Let's assume we have the following data (we store it in the file called structured_data.json
):
{ "book" : { "author" : { "name" : { "firstName" : "Fyodor", "lastName" : "Dostoevsky" } }, "isbn" : "123456789", "englishTitle" : "Crime and Punishment", "originalTitle" : "Преступлéние и наказáние", "year" : 1886, "characters" : [ { "name" : "Raskolnikov" }, { "name" : "Sofia" } ], "copies" : 0 } }
As you can see, the data is not flat. It contains arrays and nested objects, so we can't use our mappings that we used previously. But we can create mappings that will be able to handle such data.
The previous example data shows a structured JSON file. As you can see, the root object in our file is book
. The root object is a special one, which allows us to define additional properties. The book
root object has some simple properties such as englishTitle
, originalTitle
, and so on. Those will be indexed as normal fields in the index. In addition to that it has the characters
array type, which we will discuss in the next paragraph. For now, let's focus on author
. As you can see, author
is an object that has another object nested in it, that is, the name
object, which has two properties firstName
and lastName
.
We have already used array type data, but we didn't talk about it. By default all fields in Lucene and thus in ElasticSearch are multivalued, which means that they can store multiple values. In order to send such fields for indexing to ElasticSearch we use the JSON array type, which is nested within the opening and closing square brackets []
. As you can see in the previous example, we used the array type for characters
property for our book.
So, what can we do to index such data as that shown previously?
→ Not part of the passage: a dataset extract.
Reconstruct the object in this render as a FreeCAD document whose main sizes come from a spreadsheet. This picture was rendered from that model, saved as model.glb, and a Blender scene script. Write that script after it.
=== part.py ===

To index arrays we don't need to do anything, we just specify the properties for such fields inside the array name. So in our case in order to index the characters
data present in the data we would need to add such mappings as these:
"characters" : { "properties" : { "name" : {"type" : "string", "store" : "yes"} } }
Nothing strange, we just nest the properties
section inside the array's name (which is characters
in our case) and we define fields there. As a result of this mapping, we would get the characters.name
multivalued field in the index.
We perform similar steps for our author
object. We call the section by the same name as is present in the data, but in addition to the properties
section we also tell ElasticSearch that it should expect the object type by adding the type
property with the value object
. We have the author
object, but it also has the name
object nested in it, so we do the same; we just nest another object inside it. So, our mappings for that would look like the following code:
"author" : { "type" : "object", "properties" : { "name" : { "type" : "object", "properties" : { "firstName" : {"type" : "string", "store" : "yes"}, "lastName" : {"type" : "string", "store" : "yes"} } } } }
The firstName
and lastName
fields would appear in the index as author.name.firstName
and author.name.lastName
. We will check if that is true in just a second.
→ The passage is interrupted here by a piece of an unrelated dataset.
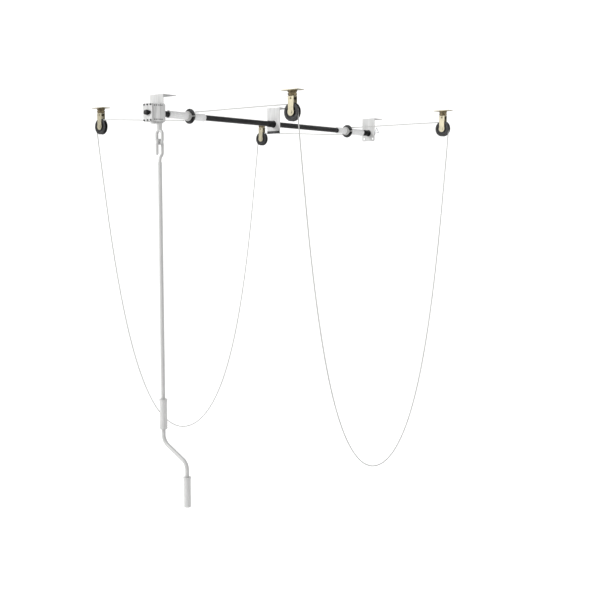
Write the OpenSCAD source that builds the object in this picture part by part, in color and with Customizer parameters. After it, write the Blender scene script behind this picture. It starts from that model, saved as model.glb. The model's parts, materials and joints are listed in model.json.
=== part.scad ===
// Ceiling mounted pulley rack: a crank-driven worm winch turns one shaft under the ceiling, two drums
// on the shaft take up four ropes, and the ropes run over four pulleys to two slings that carry a load.
// Millimetres. X runs along the load, Y along the shaft away from the winch, Z up.
// The origin is on the ceiling plane, at the centre of the middle bracket's screw holes.

/* [Layout] */
// Distance from the shaft to the pulleys on the -X side
left_x = 640; // [500:10:900]
// Distance from the shaft to the pulleys on the +X side
right_x = 555; // [500:5:900]
// Half the distance between the front and rear pulleys
row_y = 580; // [570:1:585]
// Depth of the shaft axis below the ceiling
shaft_drop = 78; // [76:1:80]
// Depth of the pulley axles below the ceiling
axle_drop = 89; // [88:1:92]

/* [Shaft] */
// Outside diameter of the shaft tubes
tube_d = 25; // [24:0.5:26]
// Outside diameter of the drum sleeves
drum_d = 32; // [31:1:34]
// Diameter of the drum flanges
flange_d = 65; // [55:1:75]
// Diameter of the rope
rope_d = 5; // [4:0.5:5]

/* [Pulleys] */
// Diameter of a pulley wheel
wheel_d = 75; // [74:1:76]
// Width of a pulley wheel
wheel_w = 16; // [15:0.5:17]
// Length of a pulley's ceiling plate
plate_l = 84; // [82:1:110]
// Width of a pulley's ceiling plate
plate_w = 44; // [42:1:60]

/* [Brackets] */
// Width of a bracket
bracket_w = 80; // [74:1:90]
// Height of a bracket
bracket_h = 121; // [119:1:140]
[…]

The rest of the fields are simple core types, so I'll skip discussing them as they were already discussed in the Schema mapping section of Chapter 1, Getting Started with ElasticSearch Cluster.
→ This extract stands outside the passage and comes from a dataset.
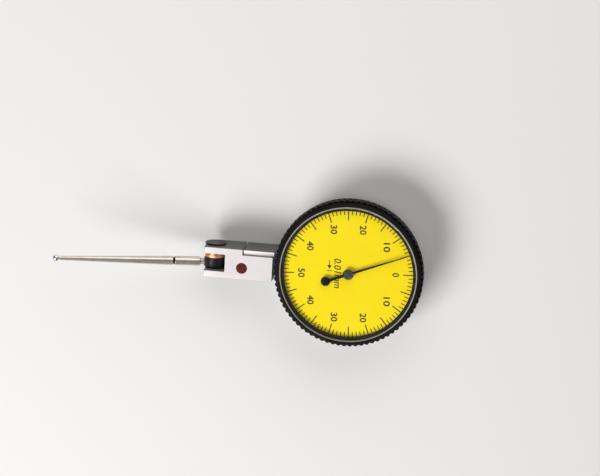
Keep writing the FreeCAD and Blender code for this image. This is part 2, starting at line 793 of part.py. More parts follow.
def crownWheel():
    """A thin web with trapezoid teeth on the face that looks towards +Y."""
    teeth = int(number("crown_teeth"))
    inner = number("crown_inner")
    outer = number("crown_outer")
    root = number("crown_root")
    tip = number("crown_tip")
    foot = number("crown_foot_width * crown_pitch / 2")
    top = number("crown_top_width * crown_pitch / 2")
    sunk = root - number("crown_tooth_sunk")
    web = rod(outer, number("crown_web"), root - number("crown_web"))
    web = web.cut(through(number("crown_arbor")))
    face = Part.Face(Part.makePolygon([
        Vector(inner, -foot, sunk), Vector(inner, foot, sunk),
        Vector(inner, top, tip), Vector(inner, -top, tip), Vector(inner, -foot, sunk)]))
    tooth = face.extrude(Vector(number("crown_face - crown_tooth_short"), 0, 0))
    step = 360 / teeth
    rim = [tooth.rotated(Vector(), Vector(0, 0, 1), 90 + (i + 0.5) * step)
           for i in range(teeth)]
    hole = through(number("crown_hole_radius"))
    hole.translate(Vector(number("crown_hole_circle"), 0, 0))
    holes = int(number("crown_holes"))
    lightening = [hole.rotated(Vector(), Vector(0, 0, 1), 360 * (i + 0.5) / holes)
                  for i in range(holes)]
    return web.multiFuse(rim).cut(Part.makeCompound(lightening))


crownGear = feature("crown_wheel", crownWheel())
crownGear.Placement = Placement(Vector(0, 0, number("axis_z")), uprightTurn)
node("crown_gear", crownGear)

# Centre arbor with its pinion, hairspring and hand
meshBottom = number("axis_z + crown_inner - centre_mesh_spare")
centrePinion = extruded(
    gearOutline(int(number("centre_pinion_teeth")), number("centre_pinion_radius"),
                number("crown_module"), -math.pi / 2, share=0.36),
    number("plate_bottom - centre_plate_play") - meshBottom)
centrePinion.translate(Vector(0, 0, meshBottom))
shoulder = number("finger_z + finger_thick + centre_shoulder_gap")
centreArbor = centrePinion.multiFuse([
    rod(number("centre_pivot"), number("finger_thick + centre_pivot_spare"), number("finger_z")),
    rod(number("centre_arbor"), meshBottom - shoulder, shoulder),
    rod(number("centre_arbor"), number("hub_top - hub_web") - meshBottom, meshBottom)])
node("centre_arbor", feature("centre_arbor_part", centreArbor.removeSplitter()))

node("hairspring_collet", ring(
    "hairspring_collet", "hairspring_inner - collet_rim", "centre_arbor",
    "hairspring_width + 2 * collet_rim", ("0", "0", "plate_top + hairspring_lift - collet_rim")))


def spiral():
    """A flat spiral strip from the collet out to the stud."""
    inner = number("hairspring_inner")
    outer = number("hairspring_outer")
    turns = number("hairspring_turns")
    half = number("hairspring_strip") / 2
    steps = int(turns * 14)
    edges = []
    for side in (-half, half):
        radii = [inner + (outer - inner) * i / steps + side for i in range(steps + 1)]
        edges.append([Vector(r * math.cos(2 * math.pi * turns * i / steps),
                             r * math.sin(2 * math.pi * turns * i / steps), 0)
                      for i, r in enumerate(radii)])
    strip = extruded(edges[0] + edges[1][::-1], number("hairspring_width"))
    return strip.translated(Vector(0, 0, number("plate_top + hairspring_lift")))


node("hairspring", feature("hairspring_strip_part", spiral()))
node("hairspring_stud", cylinder("hairspring_stud", "stud_radius", "stud_height", (
    "hairspring_outer + hairspring_strip / 2 + stud_radius", "0", "plate_top")))


def handBlade():
    """A tapered pointer along +X with a round counterweight on its tail."""
    root = number("hand_tail_width") / 2
    tip = number("hand_tip_width") / 2
    tail = number("tail_length")
    blade = extruded([Vector(-tail, -root, 0), Vector(number("hand_length"), -tip, 0),
                      Vector(number("hand_length"), tip, 0), Vector(-tail, root, 0)],
                     number("hand_thick"))
    weight = rod(number("tail_radius"), number("hand_thick"))
    weight.translate(Vector(-tail, 0, 0))
    boss = rod(number("hand_boss"), number("hand_thick"))
    bore = through(number("centre_arbor + hub_sleeve"))
    return blade.multiFuse([weight, boss]).removeSplitter().cut(bore)


hand = feature("hand_blade", handBlade())
hand.Placement = Placement(Vector(0, 0, number("hand_z")),
                           Rotation(Vector(0, 0, 1), number("hand_angle")))
node("hand", hand)
node("hand_hub", turned("hand_hub", [
    ("centre_arbor", "dial_z + hub_over_dial"),
    ("centre_arbor + hub_sleeve", "dial_z + hub_over_dial"),
    ("centre_arbor + hub_sleeve", "hand_z + hand_thick"),
    ("hub_radius", "hand_z + hand_thick"),
    ("hub_radius", "hub_top - hub_chamfer"),
    ("hub_radius - hub_chamfer", "hub_top"),
    ("0", "hub_top"),
    ("0", "hub_top - hub_web"),
    ("centre_arbor", "hub_top - hub_web"),
]))

# Sector lever: from its pivot in the fork, through the bar, to the crown pinion
sectorTeeth = int(number("sector_teeth"))


def sectorPlate():
    """The lever's blade in its own plane, with the toothed sector at the far end."""
    radius = number("sector_radius")
    arm = number("lever_arm_width") / 2
    hub = number("lever_hub_radius")
    rim = gearOutline(int(number("sector_count")), radius, gearModule, 0, count=sectorTeeth)
    spread = (sectorTeeth / 2 + number("sector_shoulder")) * 2 * math.pi / number("sector_count")
    back = radius - number("sector_rim") * gearModule
    neck = radius - number("sector_neck") * gearModule
    lower = [Vector(number("lever_root_reach"), -number("lever_root_width") / 2, 0),
             Vector(neck, -arm, 0),
             Vector(back * math.cos(spread), -back * math.sin(spread), 0)]
    upper = [Vector(p.x, -p.y, 0) for p in reversed(lower)]
    blade = extruded(lower + rim + upper, number("lever_thick"))
    web = blade.fuse(rod(hub, number("lever_thick"))).removeSplitter()
    return web.cut(through(number("pivot_arbor")))


sector = feature("sector_blade", sectorPlate())
sector.Placement = Placement(
    Vector(number("pivot_x"), number("lever_bottom"), number("axis_z")), uprightTurn)
node("sector_lever", sector)
node("lever_arbor", joined("lever_arbor", [
    cylinder("lever_arbor_middle", "pivot_arbor", "fork_gap - 2 * arbor_shoulder",
             ("pivot_x", "-arm_inside + arbor_shoulder", "axis_z"), "Y"),
    cylinder("lever_arbor_ends", "pivot_end", "fork_gap + 2 * pivot_bush_length",
             ("pivot_x", "-arm_inside - pivot_bush_length", "axis_z"), "Y")]))
node("clutch_washer", ring("clutch_washer", "clutch_radius", "pivot_arbor",
                           "lever_bottom - drum_top - clutch_gap",
                           ("pivot_x", "drum_top + clutch_gap", "axis_z"), "Y"))
node("spring_washer", ring("spring_washer", "spring_radius", "pivot_arbor", "spring_thick",
                           ("pivot_x", "lever_top", "axis_z"), "Y"))
pivotPlaces = {"upper": ("arm_inside", "bar_width / 2"),
               "lower": ("-arm_inside - pivot_bush_length", "-bar_width / 2 - cap_thick")}
for side, (bush, cap) in pivotPlaces.items():
    node("pivot_bush_" + side, ring("pivot_bush_" + side, "pivot_bush",
                                    "pivot_end + running_fit", "pivot_bush_length",
                                    ("pivot_x", bush, "axis_z"), "Y"))
    node("pivot_cap_" + side, cylinder("pivot_cap_" + side, "cap_radius", "cap_thick",
                                       ("pivot_x", cap, "axis_z"), "Y"))
node("bore_seal", cylinder("bore_seal", "seal_radius", "seal_depth",
                           ("seal_x", "seal_y", "body_front - seal_depth")))

# Stylus: its drum grips the lever arbor through the clutch and turns by hand
stylusTurn = Rotation(Vector(0, -1, 0), 90 - number("stylus_rise"))


def alongStylus(piece, start="0"):
    """Stand a piece made along its own Z on the stylus's line, from a start along it."""
    piece.Placement = Placement(Vector(0, 0, 0), stylusTurn)
    piece.setExpression("Placement.Rotation.Angle", formula("90 - stylus_rise"))
    centre = {"x": f"pivot_x - ({start}) * cos(stylus_rise)", "y": "drum_mid",
              "z": f"axis_z + ({start}) * sin(stylus_rise)"}
    for letter, text in centre.items():
        piece.setExpression("Placement.Base." + letter, formula(text))
    return piece


drumBlank = turned("drum_blank", [
    ("pivot_arbor + running_fit", "0"),
    ("drum_radius - drum_chamfer", "0"),
    ("drum_radius", "drum_chamfer"),
    ("drum_radius", "drum_top - drum_bottom - drum_chamfer"),
    ("drum_radius - drum_chamfer", "drum_top - drum_bottom"),
    ("pivot_arbor + running_fit", "drum_top - drum_bottom"),
], ("pivot_x", "drum_bottom", "axis_z"), "Y")
tapping = doc.addObject("Part::Cylinder", "stylus_tapping")
bind(tapping, Radius="stylus_tail_radius", Height="stylus_tail_depth + overrun")
alongStylus(tapping, "stylus_tail_end")
node("stylus_holder", cut("stylus_holder", drumBlank, [tapping]))
node("stylus_shank", alongStylus(turned("stylus_shank", [
    ("0", "stylus_tail_end + stylus_tail_play"),
    ("stylus_tail_radius", "stylus_tail_end + stylus_tail_play"),
    ("stylus_tail_radius", "drum_radius"),
    ("stylus_neck_radius", "drum_radius"),
    ("stylus_neck_radius", "stylus_neck_end"),
    ("stylus_grip_radius", "stylus_neck_end + stylus_grip_chamfer"),
    ("stylus_grip_radius", "stylus_groove_at - stylus_groove_width / 2"),
    ("stylus_grip_radius - stylus_groove_depth", "stylus_groove_at"),
    ("stylus_grip_radius", "stylus_groove_at + stylus_groove_width / 2"),
    ("stylus_point_radius", "ball_seat"),
    ("ball_pin", "ball_seat"),
    ("ball_pin", "ball_pin_end"),
    ("0", "ball_pin_end"),
])))
ballBlank = doc.addObject("Part::Sphere", "ball_blank")
bind(ballBlank, Radius="ball_radius")
ballBlank.setExpression("Placement.Base.z", formula("stylus_length"))
ballFlat = doc.addObject("Part::Cylinder", "ball_flat")
bind(ballFlat, Radius="ball_radius", Height="ball_radius")
ballFlat.setExpression("Placement.Base.z", formula("ball_seat - ball_radius"))
ballBore = doc.addObject("Part::Cylinder", "ball_bore")
bind(ballBore, Radius="ball_pin", Height="ball_radius * 2")
ballBore.setExpression("Placement.Base.z", formula("ball_pin_end - ball_radius * 2"))
node("ball_tip", alongStylus(cut("ball_tip", ballBlank, [ballFlat, ballBore])))

# Recompute, test every object and write each sub-part
doc.recompute()
for thing in doc.Objects:
    if "Invalid" in thing.State or "Error" in thing.State:
        raise RuntimeError(f"{thing.Name} did not compute: {thing.State}")
for piece in nodes:
    if piece.Shape.isNull() or not piece.Shape.isValid():
        raise RuntimeError(f"{piece.Label} has no valid shape")
os.makedirs("parts", exist_ok=True)
for piece in nodes:
    solids = len(piece.Shape.Solids)
    print(f"{piece.Label:20s} {solids} solids {piece.Shape.Volume:10.3f} mm3")
    piece.Shape.exportStep(f"parts/{piece.Label}.step")
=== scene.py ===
import math
import bpy
from mathutils import Matrix, Vector


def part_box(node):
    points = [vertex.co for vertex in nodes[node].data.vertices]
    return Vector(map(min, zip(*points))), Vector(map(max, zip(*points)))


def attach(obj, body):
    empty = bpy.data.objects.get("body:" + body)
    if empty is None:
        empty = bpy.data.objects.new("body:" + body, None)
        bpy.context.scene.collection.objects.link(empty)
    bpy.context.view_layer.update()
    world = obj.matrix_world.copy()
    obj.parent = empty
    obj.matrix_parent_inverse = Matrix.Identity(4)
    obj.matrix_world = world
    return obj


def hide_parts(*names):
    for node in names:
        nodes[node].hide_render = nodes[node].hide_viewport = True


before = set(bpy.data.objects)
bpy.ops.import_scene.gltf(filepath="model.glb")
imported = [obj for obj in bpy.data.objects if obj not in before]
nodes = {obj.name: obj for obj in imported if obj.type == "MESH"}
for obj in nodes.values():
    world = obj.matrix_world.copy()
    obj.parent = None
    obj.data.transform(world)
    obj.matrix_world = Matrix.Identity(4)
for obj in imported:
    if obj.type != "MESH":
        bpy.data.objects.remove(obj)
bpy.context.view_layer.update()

# Looks of a lever test indicator: satin body, black knurled bezel, yellow dial.
# Everything is in metres in the part's own frame. mm() turns millimetres into metres.


def mm(value):
    return value * 0.001


def clearSelection():
    if bpy.context.object and bpy.context.object.mode != "OBJECT":
        bpy.ops.object.mode_set(mode="OBJECT")
    bpy.ops.object.select_all(action="DESELECT")


def pick(piece):
    clearSelection()
    piece.select_set(True)
    bpy.context.view_layer.objects.active = piece


print("stage 1: finishes")


def socketOf(group, name, kind, inOut, value=None):
    socket = group.interface.new_socket(name=name, in_out=inOut, socket_type=kind)
    if value is not None:
        socket.default_value = value
    return socket


def link(tree, source, target):
    tree.links.new(source, target)


# Fine random grain: long scratches along one axis and soft blotches, shared by most finishes
def buildGrainGroup():
    group = bpy.data.node_groups.new("grain", "ShaderNodeTree")
    socketOf(group, "Stretch", "NodeSocketVector", "INPUT", (1.0, 1.0, 1.0))
    socketOf(group, "Scale", "NodeSocketFloat", "INPUT", 4000.0)
    socketOf(group, "Blotch Scale", "NodeSocketFloat", "INPUT", 250.0)
    socketOf(group, "Fine", "NodeSocketFloat", "OUTPUT")
    socketOf(group, "Blotch", "NodeSocketFloat", "OUTPUT")
    enter = group.nodes.new("NodeGroupInput")
    leave = group.nodes.new("NodeGroupOutput")
    place = group.nodes.new("ShaderNodeTexCoord")
    stretch = group.nodes.new("ShaderNodeVectorMath")
    stretch.operation = "MULTIPLY"
    fine = group.nodes.new("ShaderNodeTexNoise")
    fine.inputs["Detail"].default_value = 5.0
    blotch = group.nodes.new("ShaderNodeTexNoise")
    blotch.inputs["Detail"].default_value = 3.0
    link(group, place.outputs["Object"], stretch.inputs[0])
    link(group, enter.outputs["Stretch"], stretch.inputs[1])
    link(group, stretch.outputs[0], fine.inputs["Vector"])
    link(group, enter.outputs["Scale"], fine.inputs["Scale"])
    link(group, place.outputs["Object"], blotch.inputs["Vector"])
    link(group, enter.outputs["Blotch Scale"], blotch.inputs["Scale"])
    link(group, fine.outputs["Fac"], leave.inputs["Fine"])
    link(group, blotch.outputs["Fac"], leave.inputs["Blotch"])
    return group


grainGroup = buildGrainGroup()


def ramp(tree, source, low, high, start=0.3, end=0.7):
    node = tree.nodes.new("ShaderNodeMapRange")
    node.inputs["From Min"].default_value = start
    node.inputs["From Max"].default_value = end
    node.inputs["To Min"].default_value = low
    node.inputs["To Max"].default_value = high
    link(tree, source, node.inputs["Value"])
    return node.outputs["Result"]


def twoTone(tree, source, colorA, colorB):
    node = tree.nodes.new("ShaderNodeMix")
    node.data_type = "RGBA"
    link(tree, source, node.inputs["Factor"])
    node.inputs[6].default_value = (*colorA, 1.0)
    node.inputs[7].default_value = (*colorB, 1.0)
    return node.outputs[2]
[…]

So our final mappings file that we've called structured_mapping.json
looks like the following:
{ "book" : { "properties" : { "author" : { "type" : "object", "properties" : { "name" : { "type" : "object", "properties" : { "firstName" : {"type" : "string", "store" : "yes"}, "lastName" : {"type" : "string", "store" : "yes"} } } } }, "isbn" : {"type" : "string", "store" : "yes"}, "englishTitle" : {"type" : "string", "store" : "yes"}, "originalTitle" : {"type" : "string", "store" : "yes"}, "year" : {"type" : "integer", "store" : "yes"}, "characters" : { "properties" : { "name" : {"type" : "string", "store" : "yes"} } }, "copies" : {"type" : "integer", "store" : "yes"} } } }
As we already know, ElasticSearch is schemaless, which means that it can index data without the need of first creating the mappings (although we should do so if we want to control the index structure). The dynamic behavior of ElasticSearch is turned on by default, but there may be situations where you may want to turn it off for some parts of your index. In order to do that, one should add the dynamic
property set to false
on the same level of nesting as the type
property for the object that shouldn't be dynamic. For example, if we would like our author
and name
objects not to be dynamic, we should modify the relevant parts of the mappings file so that it looks like the following code:
"author" : { "type" : "object", "dynamic" : false, "properties" : { "name" : { "type" : "object", "dynamic" : false, "properties" : { "firstName" : {"type" : "string", "store" : "yes"}, "lastName" : {"type" : "string", "store" : "yes"} } } } }
However, please remember that in order to add new fields for such objects, we would have to update the mappings.
The last thing I would like to do is test if all the work we did actually works. This time we will use a slightly different technique of creating an index and adding the mappings. First, let's create the library
index with the following command:
curl -XPUT 'localhost:9200/library'
Now, let's send our mappings for the book
type:
curl -XPUT 'localhost:9200/library/book/_mapping' -d @structured_mapping.json
Now we can index our example data:
curl -XPOST 'localhost:9200/library/book/1' -d @structured_data.json
If we would like to see how our data was indexed, we can run a query like the following:
curl -XGET 'localhost:9200/library/book/_search?q=*:*&fields=*&pretty=true'
It will return the following data:
{ "took" : 1, "timed_out" : false, "_shards" : { "total" : 5, "successful" : 5, "failed" : 0 }, "hits" : { "total" : 1, "max_score" : 1.0, "hits" : [ { "_index" : "library", "_type" : "book", "_id" : "1", "_score" : 1.0, "fields" : { "copies" : 0, "characters.name" : [ "Raskolnikov", "Sofia" ], "englishTitle" : "Crime and Punishment", "author.name.lastName" : "Dostoevsky", "isbn" : "123456789", "originalTitle" : "Преступлéние и наказáние", "year" : 1886, "author.name.firstName" : "Fyodor" } } ] } }
As you can see, all the fields from arrays and object types are indexed properly. Please notice that there is, for example, the author.name.firstName
field present, because ElasticSearch did flatten the data.